EEK!
If the striker (firing pin) is tight in the cocking piece, you WILL shear the end of the striker off (ask me how I know) trying to hold it still in a vise.
Make the tool. Piece of steel brake pipe and a file is all that is needed. A Coleman naptha camp stove generator is also the perfect sized tubing.
Or a correctly sized deep socket and a grinding wheel.
Dimensions of the tool are to be found on the net. Literally a five minute job to make one when you know what you are doing.
On high mileage rifles, the threads on the end of the striker can get damaged and peened over making the striker a bear to remove. In this case screw the striker further IN and dress the threads at the very end of the striker, then screw out. Even when the striker starts to move, it can be tight all the way out to the last thread.

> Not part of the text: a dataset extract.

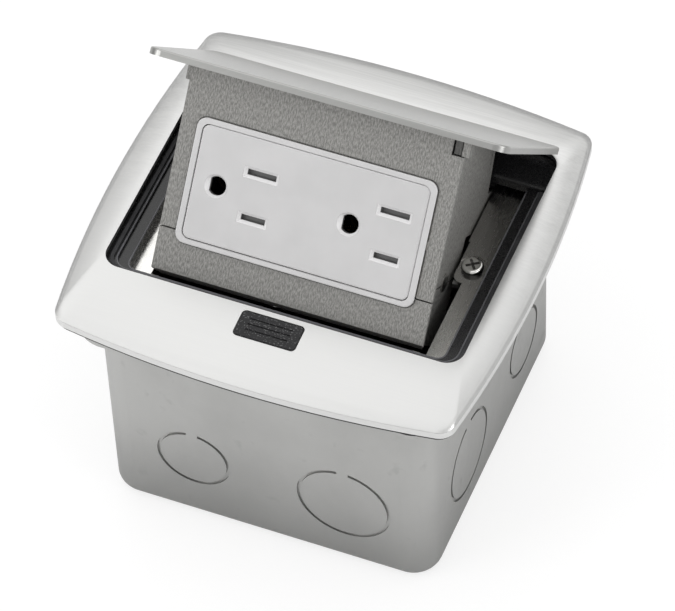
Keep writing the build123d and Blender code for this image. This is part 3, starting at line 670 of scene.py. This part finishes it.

What often isn't realised is that the threads on the striker, and in the cocking piece are a very tight fit by design. There needs to be zero movement or play between striker and cocking piece, they need to be locked solid, and the striker straight as an arrow, otherwise trigger pull off can never be adjusted correctly. Hence, only remove the striker when you really must, don't want any wear to the threads. A brand new striker will actually need some torque effort to screw it into a brand new cocking piece, and torque effort to get it back out.
I have a home made tool and often bust it trying to budge a seized striker.
I just file the end of the tool flush and recut the profile and go at it again.
Eventually the tool will be too short, but have used mine ten years already.